Number three. Catherine and I always planned to have a garage conversion done in our new house. We work a lot from home and we wanted to create a space that was dedicated to that. As I don't care for cars and the house has a suitable driveway, a garage conversion was a no-brainer. Plans were drawn up, council approval and other approvals given and paid for and our building contractors started working a week before we moved in. We were delighted. We didn't anticipate them starting until after the summer. None of that though. Now we mostly have a garage conversion. The small little bits, snagging they call it, are yet to be resolved and bricks/wood from the build are yet to be removed. But we've been lucky with a nice bunch of people working on the property who are mindful of our young bears and explain to me what's going on the thousand times I ask them about stuff. It's so nearly there, I can taste it. But I've been saying that for a month now.
Finally, number four. The best of the bunch by far. It's really worthy of its own blog. It speaks for itself. Number three is due in early October and I can't wait. We don't know if it's a boy or girl and we really don't mind which it is. It's a pretty big change though. Moving to the realms of being outnumbered, having to deal with the potential of 'middle child' syndrome and marshalling the already excited kids. Lots to think about. Lots to anticipate. LOTS. Stop the world, I'd like to get off.

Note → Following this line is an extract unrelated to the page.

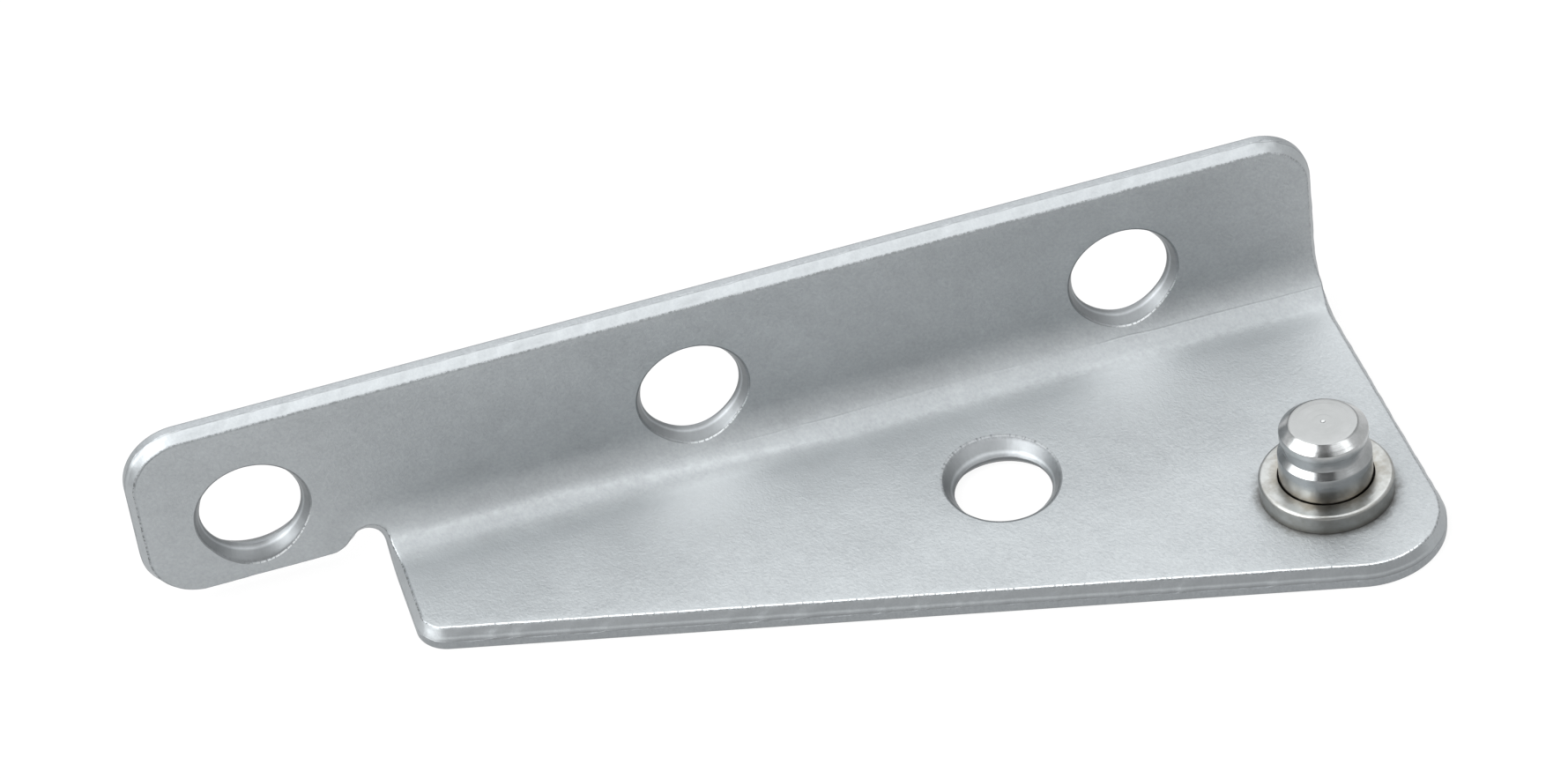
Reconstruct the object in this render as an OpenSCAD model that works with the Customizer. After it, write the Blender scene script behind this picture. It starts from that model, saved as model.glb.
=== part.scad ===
// Hinge bracket folded from one stamped sheet, with a riveted hinge pin and a loose bearing ring.
// Origin: axis of the middle wall hole, on the wall's mounting face. X runs along the fold,
// Y points out of the mounting face and Z points up.

/* [Sheet] */
// Thickness of the sheet
sheet_t = 2; // [1.6:0.1:3]
// Inside radius of the fold
fold_r = 4; // [2.5:0.5:6]
// How far the broken part of a cut edge leans in
break_in = 0.6; // [0.3:0.05:0.8]
// Depth of the broken part of a cut edge, from the inner face
break_deep = 1.1; // [0.6:0.05:1.3]

/* [Wall] */
// Middle hole to the wall's left end
wall_left = 47.8; // [44:0.2:60]
// Middle hole to the wall's right end
wall_right = 55.4; // [54:0.2:70]
// Hole line to the wall's top edge
wall_rise = 9.6; // [8:0.2:16]
// Hole line to the underside of the base
wall_drop = 8.8; // [8:0.2:14]
// Height of the tab's lower edge above the underside of the base
tab_rise = 1.4; // [0.8:0.1:2]
// Radius of the wall's corners
wall_corner_r = 5; // [2:0.5:6.5]

/* [Wall holes] */
// Distance from one wall hole to the next
hole_pitch = 38; // [34:0.5:40]
// Diameter of the wall holes' sheared bore
hole_d = 8.6; // [5:0.1:9]
// Diameter of the wall holes' flared mouth
wall_mouth_d = 10.1; // [9.2:0.1:11]
// Depth of the flared mouths
mouth_deep = 1; // [0.6:0.1:1.3]

/* [Base] */
// Middle hole to the base's left edge
base_left = 27.7; // [24:0.1:32]
// Depth of the base at its left edge, from the mounting face
base_near = 14.5; // [12:0.5:18]
// Depth of the base at its right edge, from the mounting face
base_far = 40.1; // [36:0.5:48]
// Radius of the base's small left corner
near_corner_r = 3; // [1.5:0.5:5]
// Radius of the base's large right corner
far_corner_r = 7.2; // [4:0.2:9]

/* [Base hole] */
// Middle wall hole to the base hole, along the fold
base_hole_x = 22.4; // [16:0.2:30]
// Depth of the base hole's axis, from the mounting face
base_hole_y = 15.2; // [14:0.2:18]
// Diameter of the base hole's sheared bore
base_hole_d = 8.2; // [5:0.1:9]
// Diameter of the base hole's flared mouth
base_mouth_d = 10.8; // [9.2:0.1:12]

/* [Relief notch] */
// Radius of the notch's round end
notch_r = 1.3; // [0.9:0.1:1.6]
// Height of the notch's top above the underside of the base
notch_rise = 3.3; // [2.8:0.1:3.8]
// Radius of the tab's corner beside the notch
notch_lip_r = 2.8; // [1.8:0.1:3.4]

/* [Pin] */
// Distance from the pin's axis to the right edge of the base
pin_inset = 8.6; // [7:0.1:11.4]
// Depth of the pin's axis, from the mounting face
pin_y = 26.8; // [25:0.2:28]
// Diameter of the pin's shank
pin_d = 7.8; // [7.4:0.1:9]
// Height of the pin above the base
pin_h = 7.4; // [7:0.1:10]
// Diameter of the pin's head
head_d = 7.4; // [7:0.1:7.4]
// Height of the pin's head
head_h = 1.4; // [1:0.1:1.8]
// Radius of the round shoulder on the head
shoulder_r = 0.8; // [0.3:0.1:0.9]
// Diameter of the centre mark on the head
mark_d = 0.6; // [0.3:0.1:1]
// Diameter at the bottom of the snap groove
groove_d = 6.8; // [6.2:0.1:6.9]
// Width of the snap groove
groove_w = 1.2; // [0.8:0.1:1.6]
// How far the pin's foot is turned down where the ring sits
seat_step = 0.2; // [0.1:0.05:0.4]
// Diameter of the riveted tail
tail_d = 6; // [5:0.1:6.4]
// Diameter of the tail's spread end
tail_head_d = 7.2; // [6.6:0.1:7.4]
// Depth of the tail's spread end
tail_head_h = 0.6; // [0.4:0.1:1]

/* [Ring] */
// Outside diameter of the ring
ring_d = 11.2; // [10.4:0.1:13]
// Height of the ring
ring_h = 1.8; // [1.2:0.1:2.4]
// Gap between the pin's shank and the ring's bore
ring_gap = 0.1; // [0.05:0.05:0.2]
// Rounding of the ring's upper edges
ring_edge_r = 0.3; // [0.1:0.05:0.4]

/* [Hidden] */
$fn = 96;
over = 0.2; // how far a cutter runs past the face that it opens
lap = 1; // how far the break of a straight edge runs on past the edge's ends
nick = 0.01; // how far round cuts pass each other where they would only touch
skim = 1.5; // degrees that the break of the tab's corner runs on into the notch
under_z = -wall_drop;
top_z = under_z + sheet_t;
fold_z = top_z + fold_r; // height where the fold meets the flat wall
fold_y = -(sheet_t + fold_r); // depth where the fold meets the flat base
tab_z = under_z + tab_rise;
notch_z = under_z + notch_rise;
notch = [nick - base_left - notch_r, notch_z - notch_r]; // centre of the notch's round end
lip_z = tab_z + notch_lip_r;
lip_x = notch[0] - sqrt(pow(notch_r + notch_lip_r - nick, 2) - pow(notch[1] - lip_z, 2));
lip = [lip_x, lip_z]; // centre of the tab's corner beside the notch
lip_turn = atan2(notch[1] - lip_z, notch[0] - lip_x); // where that corner runs into the notch
notch_turn = (fold_z - notch[1]) / (fold_r + sheet_t / 2) * 180 / PI; // the same height round the fold
pin_x = wall_right - pin_inset;
seat_h = ring_h + ring_gap;
groove_top = pin_h - head_h;
groove_foot = groove_top - groove_w;
shank_top = groove_foot - (pin_d - groove_d) / 2;

// Corners of the flat wall and the flat base, counter-clockwise: the point, its radius, and
// whether the edge from there to the next corner was cut in the die.
wall_corners = [
    [[-wall_left, tab_z], wall_corner_r, true],
    [[lip_x, tab_z], 0, false],
    [lip + notch_lip_r * unit(notch - lip), 0, false],
    [notch - [0, notch_r / 2], 0, false],
    [[notch[0], fold_z], 0, false],
    [[wall_right, fold_z], 0, true],
    [[wall_right, wall_rise], wall_corner_r, true],
    [[-wall_left, wall_rise], wall_corner_r, true]
];
base_corners = [
    [[-base_left, fold_y], 0, true],
    [[-base_left, -base_near], near_corner_r, true],
    [[wall_right, -base_far], far_corner_r, true],
    [[wall_right, fold_y], 0, false]
];

function unit(v) = v / norm(v);
function heading(v) = atan2(v[1], v[0]);
function corner(list, i) = list[(i + len(list)) % len(list)][0];
function radius(list, i) = list[(i + len(list)) % len(list)][1];
function toward(list, i, step) = unit(corner(list, i + step) - corner(list, i));
// Half the angle at a corner, and from it where the round of the corner starts, ends and has its centre.
function half(list, i) = acos(toward(list, i, -1) * toward(list, i, 1)) / 2;
function setback(list, i) = radius(list, i) == 0 ? 0 : radius(list, i) / tan(half(list, i));
function arc_start(list, i) = corner(list, i) + toward(list, i, -1) * setback(list, i);
function arc_end(list, i) = corner(list, i) + toward(list, i, 1) * setback(list, i);
function arc_centre(list, i) = corner(list, i)
    + unit(toward(list, i, -1) + toward(list, i, 1)) * radius(list, i) / sin(half(list, i));
// Outline with its corners rounded.
module outline(list) {
    polygon([for (i = [0 : len(list) - 1]) each
        radius(list, i) > 0 ? [arc_start(list, i), arc_end(list, i)] : [corner(list, i)]]);
    for (i = [0 : len(list) - 1])
        if (radius(list, i) > 0) translate(arc_centre(list, i)) circle(r = radius(list, i));
}

// Section of what breaks away beside a cut edge. X is the distance out of the edge and Y the height
// over the inner face. Its slope runs on past both ends of the broken part.
function break_section(edge) = [
    [edge + break_in / 2, -1.5 * break_deep],
    [edge + break_in / 2, break_deep / 2],
    [edge - 1.5 * break_in, break_deep / 2]
];

// Break along a straight cut edge from p to q, with the sheet on the left.
module straight_break(p, q) {
    translate([p[0], p[1], sheet_t]) rotate([0, 0, heading(q - p)]) translate([norm(q - p) + lap, 0, 0])
        rotate([90, 0, -90]) linear_extrude(norm(q - p) + 2 * lap) polygon(break_section(0));
}

// Break round an outward arc.
module arc_break(centre, r, from, turn) {
    translate([centre[0], centre[1], sheet_t]) rotate([0, 0, from]) rotate_extrude(angle = turn)
        polygon(break_section(r + nick));
}

// Every break of a flat part's outline.
module breaks(list) {
    for (i = [0 : len(list) - 1]) {
        if (list[i][2]) straight_break(arc_end(list, i), arc_start(list, i + 1));
        if (radius(list, i) > 0) {
            arc_break(arc_centre(list, i), radius(list, i),
                      heading(arc_start(list, i) - arc_centre(list, i)), 180 - 2 * half(list, i));
        }
    }
}

// Flared end of an opening of radius r that widens by grow over a depth. The inner face is at z = 0.
module flare(r, grow, deep, past) {
    translate([0, 0, -deep]) cylinder(r1 = r, r2 = r + grow * (1 + past / deep), h = deep + past);
}

// Pierced hole: a sheared bore from the outer face, then the flared mouth on the inner face.
module pierced(bore_d, mouth_d) {
    translate([0, 0, -over]) cylinder(d = bore_d, h = sheet_t + 2 * over);
    translate([0, 0, sheet_t]) flare(bore_d / 2, (mouth_d - bore_d) / 2, mouth_deep, fold_r / 3);
}

// Round end of the notch, widening where the edge broke.
module notch_end() {
    translate([0, 0, -sheet_t - over]) cylinder(r = notch_r, h = sheet_t + 2 * over);
    flare(notch_r, break_in, break_deep, over);
}

// Flat wall, drawn with its inner face up.
module wall() {
    rotate([90, 0, 0]) difference() {
        linear_extrude(sheet_t) {
            outline(wall_corners);
            translate(lip) circle(r = notch_lip_r);
        }
        breaks(wall_corners);
        arc_break(lip, notch_lip_r, -90, 90 + lip_turn + skim);
        translate([notch[0], notch[1], sheet_t]) notch_end();
    }
}

// Flat base, with its inner face up.
module base() {
    translate([0, 0, under_z]) difference() {
        linear_extrude(sheet_t) outline(base_corners);
        breaks(base_corners);
    }
}

// Core of the sheet across both ends of the fold, so that wall, fold and base lap into each other.
module laps() {
    core = sheet_t / 2;
    for (at = [[-sheet_t / 2, fold_z], [fold_y, under_z + sheet_t / 2]])
        translate([lap - base_left, at[0] - core / 2, at[1] - core / 2])
            cube([wall_right + base_left - 2 * lap, core, core]);
}

// Quarter turn between the base and the wall. Above the notch it reaches on to the tab, and the
// notch's round end is cut square to the sheet there.
module fold() {
    translate([0, fold_y, fold_z]) rotate([0, 90, 0]) difference() {
        rotate_extrude(angle = 90) polygon([
            [fold_r, notch[0]],
            [fold_r + sheet_t, notch[0]],
            [fold_r + sheet_t, wall_right],
            [fold_r + break_deep, wall_right],
            [fold_r, wall_right - break_in]
        ]);
        rotate_extrude(angle = 90 - notch_turn) polygon([
            [fold_r - break_deep / 2, -base_left + 1.5 * break_in],
            [fold_r + break_deep, -base_left],
            [fold_r + sheet_t + over, -base_left],
            [fold_r + sheet_t + over, notch[0] - over],
            [fold_r - break_deep / 2, notch[0] - over]
        ]);
        rotate([0, 0, 90 - notch_turn]) translate([fold_r, 0, notch[0]]) rotate([0, -90, 0]) notch_end();
    }
}

module bracket() {
    color([0.72, 0.72, 0.71]) difference() {
        union() {
            wall();
            fold();
            base();
            laps();
        }
        rotate([90, 0, 0]) for (i = [-1 : 1]) translate([i * hole_pitch, 0, 0])
            pierced(hole_d, wall_mouth_d);
        translate([base_hole_x, -base_hole_y, under_z]) pierced(base_hole_d, base_mouth_d);
        translate([pin_x, -pin_y, under_z]) {
            translate([0, 0, -over]) cylinder(d = tail_d, h = sheet_t + 2 * over);
            mirror([0, 0, 1]) translate([0, 0, -tail_head_h])
                cylinder(d1 = tail_d, d2 = 2 * tail_head_d - tail_d, h = 2 * tail_head_h);
        }
    }
}

// Turned pin, riveted flush with the underside of the base.
module pin() {
    head_r = head_d / 2;
    color([0.80, 0.80, 0.79]) translate([pin_x, -pin_y, top_z]) rotate_extrude() {
        polygon([
            [0, -sheet_t],
            [tail_head_d / 2, -sheet_t],
            [tail_d / 2, tail_head_h - sheet_t],
            [tail_d / 2, 0],
            [pin_d / 2 - seat_step, 0],
            [pin_d / 2 - seat_step, seat_h],
            [pin_d / 2, seat_h],
            [pin_d / 2, shank_top],
            [groove_d / 2, groove_foot],
            [groove_d / 2, groove_top],
            [head_r, groove_top],
            [head_r, pin_h - shoulder_r],
            [head_r - shoulder_r, pin_h - shoulder_r],
            [head_r - shoulder_r, pin_h],
            [mark_d / 2, pin_h],
            [0, pin_h - mark_d / 2]
        ]);
        translate([head_r - shoulder_r, pin_h - shoulder_r]) circle(r = shoulder_r);
    }
}

// Bearing ring, loose on the pin and resting on the base.
module ring() {
    bore_r = pin_d / 2 + ring_gap;
    crown_r = ring_d / 2 - ring_edge_r;
    color([0.70, 0.66, 0.58]) translate([pin_x, -pin_y, top_z]) rotate_extrude() {
        polygon([
            [bore_r, 0],
            [ring_d / 2, 0],
            [ring_d / 2, ring_h - ring_edge_r],
            [crown_r, ring_h - ring_edge_r],
            [crown_r, ring_h],
            [bore_r, ring_h]
        ]);
        translate([crown_r, ring_h - ring_edge_r]) circle(r = ring_edge_r);
    }
}

bracket();
pin();
ring();
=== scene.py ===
import math

import bpy
import numpy as np
from mathutils import Matrix, Vector, geometry


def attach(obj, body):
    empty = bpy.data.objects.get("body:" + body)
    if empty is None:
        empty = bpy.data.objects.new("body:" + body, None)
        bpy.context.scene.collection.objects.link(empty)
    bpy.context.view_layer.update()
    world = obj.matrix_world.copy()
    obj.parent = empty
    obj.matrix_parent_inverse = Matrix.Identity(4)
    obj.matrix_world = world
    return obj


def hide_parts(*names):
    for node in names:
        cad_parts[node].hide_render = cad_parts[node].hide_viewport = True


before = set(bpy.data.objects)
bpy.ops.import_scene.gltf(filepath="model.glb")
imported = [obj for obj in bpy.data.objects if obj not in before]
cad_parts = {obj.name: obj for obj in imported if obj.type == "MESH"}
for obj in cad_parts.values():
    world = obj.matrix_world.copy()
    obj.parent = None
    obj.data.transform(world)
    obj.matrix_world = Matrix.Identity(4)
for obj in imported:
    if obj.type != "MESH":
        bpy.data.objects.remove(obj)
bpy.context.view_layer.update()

# Shapes are worked out in millimetres, in the frame of the solids: x along the fold, y out of the
# wall's outer face, z up. Shader places are in metres, as Object coordinates are.
mm = 0.001
pinAt = (46.8, -26.8)
footTop, underside = -6.8, -8.8


# Soft step: 0 up to a, 1 from b on, and three squares less two cubes between them.
def smooth(a, b, x):
    t = np.clip((x - a) / (b - a), 0, 1)
    return t * t * (3 - 2 * t)


# Closed random ripple of unit strength: white noise with everything shorter than wave smoothed out.
def ripple(count, step, wave, seed):
    white = np.random.default_rng(seed).normal(size=count)
    freq = np.fft.rfftfreq(count, step)
    out = np.fft.irfft(np.fft.rfft(white) * np.exp(-(freq * wave) ** 2 / 2), count)
    return out / out.std()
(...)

Hopefully, I've gone some way to explaining my absence. Change can be massively hard. Huge thanks to all the usual suspects for helping me through the tough times whilst making me feel as though I did it all by myself. But I'm back. And I've got some stuff to talk about. Brace yourself internet, Asperger Dad has just set up his new computer in his new study, built his new office chair with swivel backs and adjustable armrests, collected his Starbucks Frappucino from the not really clean drinks holder in his new car currently parked in his new driveway, and is ready to write some new blogs. BOOM!!!